Rite Bastards 2000 - 2002[edit]

He formed a 3 piece line up called Rite Bastards. The line up consisted of John on guitar and lead vocals. Bass player Tony O'Brian sang back up vocals and Tom Maynard played drums. Tom left the band and was replaced by Jim Villano. During this time they recorded a demo CD with songs titled, "Carmen", "Oh Why", "Other Man's Song" and 3 others. They played in Boston at a club with Overkill. John had played a reunion show with Nuclear and when he came back to Rite Bastards he asked the band if we would like to be the new Nuclear Assault. Tony and Jim declined. Shortly after this John reformed Nuclear Assault.

Nuclear Assault III 2002-07[edit]

In early 2002 the band was approached by a mutual friend to reform for a couple of shows. Their first reunion show was the Metal Meltdown in April and there they found out that there was a demand for the band to continue. They played the classic NYC venue CBGB in May along with a show in Massachusetts that was recorded for a live album to be released on Screaming Ferret Wreckords in early 2003. After a triumphant performance at the infamous Wacken Open Air festival in Germany in August, original guitarist Anthony Bramante left the band due to commitments at home and was replaced by Erik Burke. In September 2002 the band returned to Sao Paulo, Brazil, where they had played back in 1989 with the then fledgling Sepultura opening.
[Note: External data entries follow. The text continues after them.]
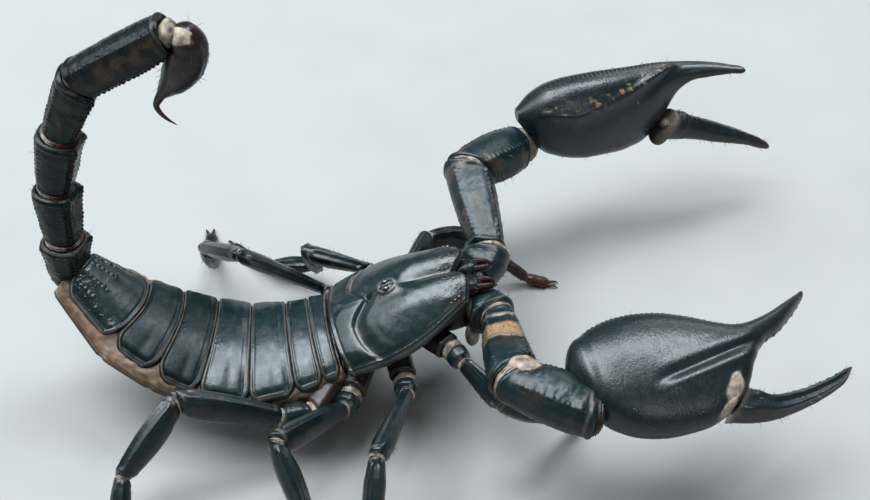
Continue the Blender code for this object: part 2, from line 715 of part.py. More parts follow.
def femur_rings(name, grow):
    """Trochanter and femur: length along their two links, half width and half height."""
    points = leg_points(name)
    scale = LEG_SCALE[name[1]]
    first = (points[1] - points[0]).normalized()
    second = (points[2] - points[1]).normalized()
    turn = first + second
    up, slim = leg_set(name)
    stations = (
        (points[0] - first * 1.2, first, 1.4, 1.5),
        (points[0], first, 1.9, 2.0),
        (points[0].lerp(points[1], 0.55), first, 2.3, 2.5),
        (points[0].lerp(points[1], 0.95), turn, 1.7, 1.9),
        (points[1].lerp(points[2], 0.12), turn, 1.5, 2.1),
        (points[1].lerp(points[2], 0.4), second, 1.8, 2.9),
        (points[1].lerp(points[2], 0.8), second, 2.1, 3.0),
        (points[2], second, 1.9, 2.6),
        (points[2] + second * 1.2, second, 1.3, 1.9),
    )
    rings = []
    for spot, along, half, tall in stations:
        tall = tall * scale + grow
        half = half * scale * slim + grow
        rings.append(oval(place(spot, along, up), 0, 0, 0, half, tall, tall, 8))
    return rings


def leg(name, looks):
    points = leg_points(name)
    scale = LEG_SCALE[name[1]]
    headings = [b - a for a, b in zip(points, points[1:])]
    cuts = [
        start_cut(points[0], points[0] - leg_root(name), headings[0]),
        end_cut(points[2], headings[1], headings[2]),
    ]
    solid("leg_" + name + "_femur", loft(femur_rings(name, 0)), looks["shell"], cuts)
    patella = ((0, 1.7, 2.2, 2.2), (0.3, 2.1, 2.9, 2.8), (0.75, 1.9, 2.6, 2.6), (1, 1.5, 2.0, 2.0))
    up, slim = leg_set(name)
    sections = [(t, half * scale * slim, top * scale, low * scale) for t, half, top, low in patella]
    frame = place(points[2], headings[2], up)
    rings = spindle(frame, headings[2].length, sections, 8, end=0.7, steps=2)
    cuts = [start_cut(points[2], headings[1], headings[2]), end_cut(points[3], headings[2], headings[3])]
    solid("leg_" + name + "_patella", loft(rings), looks["shell"], cuts)
    foot(name, points, headings, scale, looks)


def foot(name, points, headings, scale, looks):
    """Tibia, basitarsus and tarsus with its two claws, in one piece."""
    up, slim = leg_set(name)
    back = points[3] - headings[3].normalized() * 0.9
    rings = [oval(place(back, headings[3], up), 0, 0, 0, 1.2 * scale, 1.4 * scale, 1.4 * scale, 8)]
    stations = (
        (3, 0.0, 1.5, 1.7),
        (3, 0.3, 1.8, 2.1),
        (3, 0.85, 1.5, 1.7),
        (4, 0.0, 1.1, 1.2),
        (4, 0.4, 1.3, 1.4),
        (5, 0.0, 1.1, 1.1),
        (5, 0.35, 1.3, 1.2),
        (5, 0.95, 0.9, 0.85),
    )
    for part, t, half, tall in stations:
        spot = points[part].lerp(points[part + 1], t)
        along = headings[part]
        if t == 0 and part > 3:
            along = between(headings[part - 1], headings[part])
        half, tall = half * scale, tall * scale
        rings.append(oval(place(spot, along, up), 0, 0, 0, half, tall, tall, 8))
    floor = (Vector((0, 0, FLOOR)), -UP)
    cuts = [start_cut(points[3], headings[2], headings[3]), floor]
    body = solid("leg_" + name + "_foot", loft(rings), looks["foot"], cuts)
    frame = place(points[6], Vector((headings[5].x, headings[5].y, 0)))
    for hook, sign in (("inner", -1), ("outer", 1)):
        claw = []
        for t in (0, 0.5, 1):
            spot = (2.0 * t - 0.7, sign * (0.3 + 0.45 * t), 0.25 - 0.35 * t**2)
            size = 0.42 - 0.16 * t
            claw.append(oval(frame, *spot, size, size, size, 5))
        merge(body, solid(f"claw_{hook}_{name}", loft(claw), looks["foot"], [floor]))


# Whole animal ---------------------------------------------------------------------------


def recentre():
    """Stand the animal on the origin, at the middle of its box."""
    bpy.context.view_layer.update()
    graph = bpy.context.evaluated_depsgraph_get()
    points = []
    for made in bpy.data.objects:
        if not made.hide_render:
            mesh = made.evaluated_get(graph).to_mesh()
            points += [made.matrix_world @ vertex.co for vertex in mesh.vertices]
    low = Vector([min(point[axis] for point in points) for axis in range(3)])
    high = Vector([max(point[axis] for point in points) for axis in range(3)])
    stand = bpy.data.objects.new("scorpion", None)
    bpy.context.collection.objects.link(stand)
    for made in bpy.data.objects:
        if made is not stand:
            made.parent = stand
    stand.location = (-(low.x + high.x) / 2, -(low.y + high.y) / 2, -low.z)


def main():
    for old in list(bpy.data.objects):
        bpy.data.objects.remove(old)
    looks = {
        "shell": material("shell", (0.012, 0.024, 0.027), 0.25),
        "hand": material("hand", (0.016, 0.027, 0.032), 0.4),
        "belly": material("belly", (0.05, 0.026, 0.018), 0.5),
        "membrane": material("membrane", (0.45, 0.36, 0.26), 0.55),
        "telson": material("telson", (0.045, 0.016, 0.012), 0.3),
        "foot": material("foot", (0.05, 0.018, 0.012), 0.35),
        "eye": material("eye", (0.004, 0.004, 0.005), 0.05),
    }
    head(looks)
    chelicerae(underside(looks), looks)
    back_plates(looks)
    belly(looks)
    pectines(looks)
    tail(looks)
    for side in ARMS:
        arm(side, looks)
    for name in LEGS:
        leg(name, looks)
    recentre()


main()
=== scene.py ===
"""Emperor scorpion, life size, in a threat stance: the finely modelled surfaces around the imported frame."""
import math
import bpy
import numpy as np
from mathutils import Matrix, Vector


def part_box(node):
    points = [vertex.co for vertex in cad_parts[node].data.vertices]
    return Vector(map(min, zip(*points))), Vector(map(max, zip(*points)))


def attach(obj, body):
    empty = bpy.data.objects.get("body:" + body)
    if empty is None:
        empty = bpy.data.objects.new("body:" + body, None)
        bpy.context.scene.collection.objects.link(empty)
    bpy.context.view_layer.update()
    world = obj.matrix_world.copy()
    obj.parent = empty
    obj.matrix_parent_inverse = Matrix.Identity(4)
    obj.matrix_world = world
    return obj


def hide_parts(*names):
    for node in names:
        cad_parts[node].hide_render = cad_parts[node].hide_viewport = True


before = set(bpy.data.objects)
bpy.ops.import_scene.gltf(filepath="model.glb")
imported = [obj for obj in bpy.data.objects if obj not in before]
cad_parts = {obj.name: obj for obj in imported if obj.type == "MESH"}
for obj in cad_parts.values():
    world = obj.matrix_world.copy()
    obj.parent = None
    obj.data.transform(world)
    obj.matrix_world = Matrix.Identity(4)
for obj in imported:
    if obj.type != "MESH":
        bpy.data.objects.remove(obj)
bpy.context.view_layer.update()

# Lengths are in millimetres and angles in degrees; piece() turns them into metres.
MM = 0.001
UP = np.array((0.0, 0.0, 1.0))
FLOOR = -6.0  # the floor's height in the coordinates of the tables below
SIGN = {"r": -1, "l": 1}

# Driving dimensions: the frame's, apart from a wider rear of the shield, larger middle eyes, a
# fuller start and finer tip of the telson, and a blunter tip of the far finger ------------------

HEAD_REAR = (-19.8, -24.2, 15.7)
HEAD_YAW, HEAD_PITCH, HEAD_LENGTH = 9, 24, 24.9
LOBE_REACH = 2.8
EYE_X, EYE_HEIGHT, EYE_SPREAD, EYE_RADIUS = 12.8, 2.35, 0.85, 0.74
EYE_MOUND_X = 13.0
SIDE_EYES = ((0.95, 0.44), (0.0, 0.44), (-0.95, 0.36))  # place in the row and radius
PLATE = 1.2
# Length, yaw and pitch of each back plate, from the head backward.
TERGITES = (
    (3.7, 13, 15),
    (4.6, 10, 13),
    (7.2, 4, 6),
    (7.4, -6, -7),
    (7.6, -11, -16),
    (8.0, -16, -20),
    (13.0, -23, -30),
)
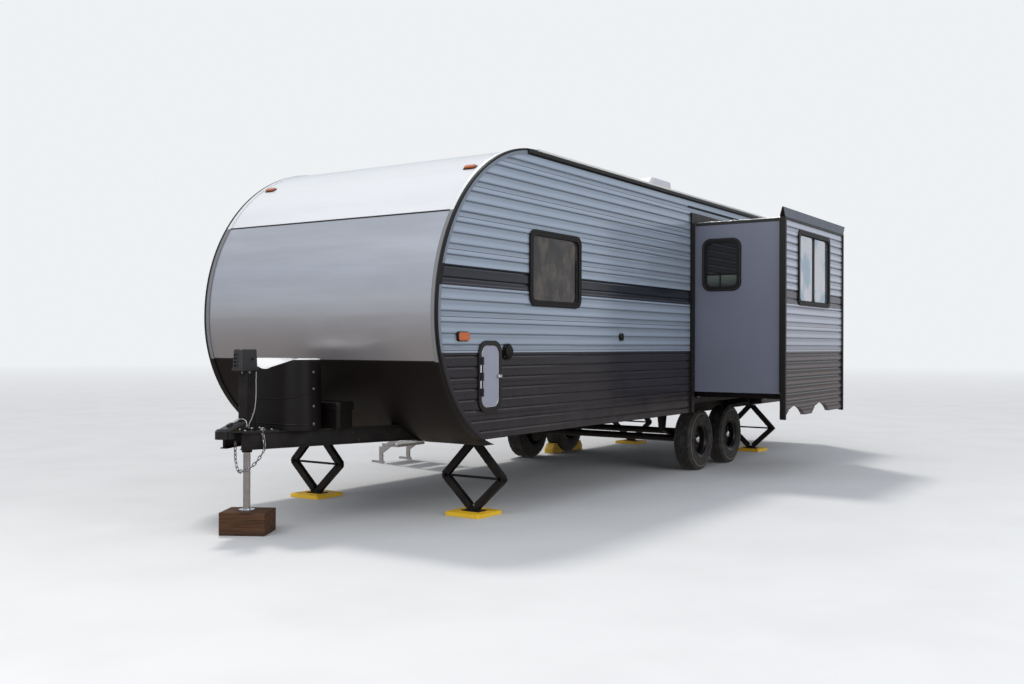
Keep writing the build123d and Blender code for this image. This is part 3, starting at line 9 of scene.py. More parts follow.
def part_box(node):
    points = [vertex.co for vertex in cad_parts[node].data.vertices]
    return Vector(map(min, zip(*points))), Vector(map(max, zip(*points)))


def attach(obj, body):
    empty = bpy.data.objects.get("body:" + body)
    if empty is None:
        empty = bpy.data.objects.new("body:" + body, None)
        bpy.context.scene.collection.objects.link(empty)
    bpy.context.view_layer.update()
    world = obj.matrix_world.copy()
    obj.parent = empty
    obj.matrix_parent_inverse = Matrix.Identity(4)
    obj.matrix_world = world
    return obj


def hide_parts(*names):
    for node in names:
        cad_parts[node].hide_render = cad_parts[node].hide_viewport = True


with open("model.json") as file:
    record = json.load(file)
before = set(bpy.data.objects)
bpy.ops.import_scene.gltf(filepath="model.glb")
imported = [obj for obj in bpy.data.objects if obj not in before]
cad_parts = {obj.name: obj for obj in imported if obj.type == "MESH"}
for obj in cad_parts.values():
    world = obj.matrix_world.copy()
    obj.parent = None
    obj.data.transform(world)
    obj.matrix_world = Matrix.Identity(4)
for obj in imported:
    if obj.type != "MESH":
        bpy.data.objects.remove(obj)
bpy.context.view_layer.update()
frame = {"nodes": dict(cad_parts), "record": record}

Since then the band has released a live album Alive Again in 2003 & a new studio album Third World Genocide in 2005. Third World Genocide was well received because the band lost none of the rawness of their sound from the early records. Lyrical themes included broad criticisms of holy war, and the song "Price of Freedom" is specifically about the response of the United States after 9/11. It is not known if John Connelly will produce another album with Nuclear Assault.

Municipal Waste 2012[edit]

In 2012 Municipal Waste released a track called 'The Fatal Feast'. It features John Connelly on guest vocals. He can be heard singing the chorus.